The six states with the highest fatality rates per 100,000 people are Wyoming (24.7), Mississippi (22.6), Montana (21.7), South Carolina (20.0), Arkansas (17.8) and Alabama (17.5).
The lowest fatality rates were posted in the District of Columbia (3.4), Rhode Island (4.3), Massachusetts (4.5), New York (5.7) and New Jersey (6.3).
The researchers compared these fatality rates to deaths from cancer, heart diseases, lung diseases, strokes and Alzheimer’s disease. Compared with the nation’s biggest killer — heart diseases — which killed 197.2 Americans per 100,000 population in 2015, car crashes killed 10.9, about 5.5% of the number who succumb to heart diseases.
As a percentage of deaths from all causes, highway fatalities accounted for 3% of all deaths in Wyoming, 2.3% of Montana deaths and 2.1% of deaths in Mississippi, North Dakota and South Carolina, compared to 0.4% of all deaths in Rhode Island and 0.5% of all deaths in the District of Columbia and Massachusetts.

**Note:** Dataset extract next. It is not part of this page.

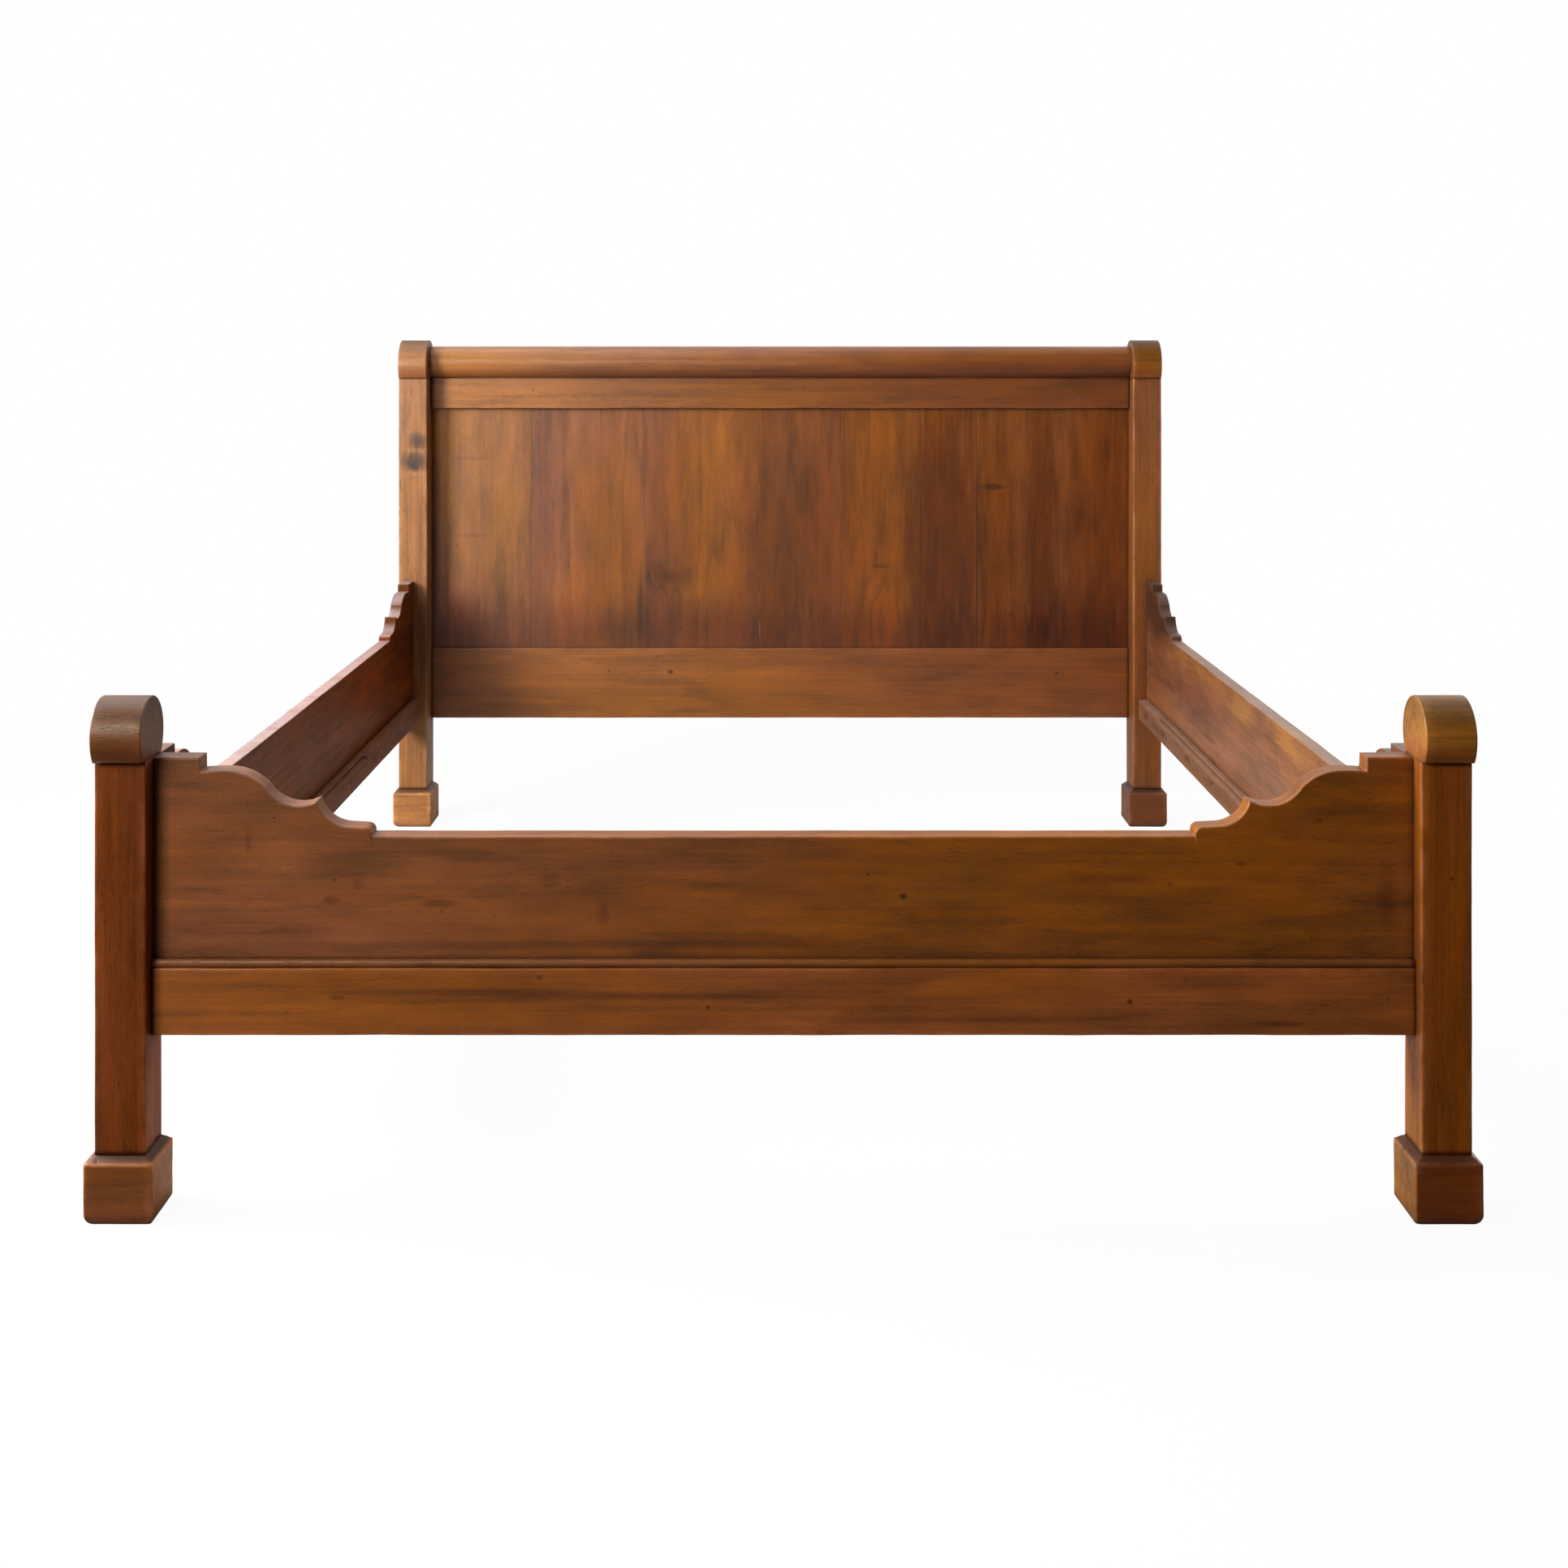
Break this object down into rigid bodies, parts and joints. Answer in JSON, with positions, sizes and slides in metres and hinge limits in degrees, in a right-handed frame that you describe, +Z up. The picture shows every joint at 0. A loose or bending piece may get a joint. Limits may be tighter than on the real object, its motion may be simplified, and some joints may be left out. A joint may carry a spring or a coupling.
{
  "type": "double bed",
  "caption": "Wooden double bed frame with scroll-capped posts, scalloped footboard and side rails, and a boarded headboard under a round top roll.",
  "frame": {"origin": "on the floor, at the middle of the bed's outer box", "axes": "+X to the right as seen from the foot of the bed, +Y from the foot towards the headboard, +Z up"},
  "size_m": [1.722, 2.1539, 1.082],
  "materials": {
    "post_walnut": "old walnut, grain upright, satin wax over shellac",
    "cap_walnut": "old walnut, grain across the bed, satin wax over shellac",
    "block_walnut": "old walnut, rubbed and a little dry, satin",
    "footboard_walnut": "old walnut, lengthwise grain, satin wax over shellac",
    "head_rail_walnut": "old walnut, lengthwise grain, satin wax over shellac",
    "board_walnut": "old walnut boards, upright grain, satin wax over shellac",
    "side_walnut": "old walnut, lengthwise grain, satin outside and dry inside",
    "ledger_wood": "walnut batten, sawn and dry, matte",
    "pin_wood": "oak pins, dry",
    "plate_steel": "dark forged steel, dull",
    "screw_steel": "dark steel, dull"
  },
  "bodies": {
    "root": {"block_dowels": "pin_wood", "cap_dowels": "pin_wood", "catch_plate_foot_left": "plate_steel", "catch_plate_foot_right": "plate_steel", "catch_plate_head_left": "plate_steel", "catch_plate_head_right": "plate_steel", "catch_plate_screws": "screw_steel", "foot_bead": "footboard_walnut", "foot_block_left": "block_walnut", "foot_block_right": "block_walnut", "foot_cap_left": "cap_walnut", "foot_cap_right": "cap_walnut", "foot_panel": "footboard_walnut", "foot_panel_dowels": "pin_wood", "foot_post_left": "post_walnut", "foot_post_right": "post_walnut", "foot_rail": "footboard_walnut", "head_block_left": "block_walnut", "head_block_right": "block_walnut", "head_board_1": "board_walnut", "head_board_2": "board_walnut", "head_board_3": "board_walnut", "head_board_4": "board_walnut", "head_board_5": "board_walnut", "head_board_6": "board_walnut", "head_board_7": "board_walnut", "head_board_8": "board_walnut", "head_bottom_rail": "head_rail_walnut", "head_cap_left": "cap_walnut", "head_cap_right": "cap_walnut", "head_post_left": "post_walnut", "head_post_right": "post_walnut", "head_roll": "head_rail_walnut", "head_top_rail": "head_rail_walnut", "hook_plate_foot_left": "plate_steel", "hook_plate_foot_right": "plate_steel", "hook_plate_head_left": "plate_steel", "hook_plate_head_right": "plate_steel", "hook_plate_screws": "screw_steel", "ledger_pegs": "pin_wood", "roll_dowels": "pin_wood", "side_rail_left": "side_walnut", "side_rail_right": "side_walnut", "slat_ledger_left": "ledger_wood", "slat_ledger_right": "ledger_wood"}
  },
  "joints": []
}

Among their conclusions, Sivak and Schoettle particularly note that the ratio between the highest (Wyoming) and the lowest (D.C.) highway fatality rates is 7.3, compared with a ratio of just 2.1 for deaths from all causes between the highest (West Virginia, 1,233.88) and the lowest (Utah, 578.6).
According to the NHTSA, 35,092 people were killed in traffic crashes in 2015, a year-over-year increase of 7.2%, the biggest increase since 1966 when the year-over-year increase hit 8.1%. In 2016, highway traffic deaths rose another 5.6% to 37,461. Vehicle miles traveled rose 3.5% year over year in 2015 and another 2.2% in 2016.
In 2016, traffic deaths involving unrestrained occupants totaled 10,428, deaths related to speeding totaled 10,111, and deaths related alcohol-impaired driving totaled 10,497.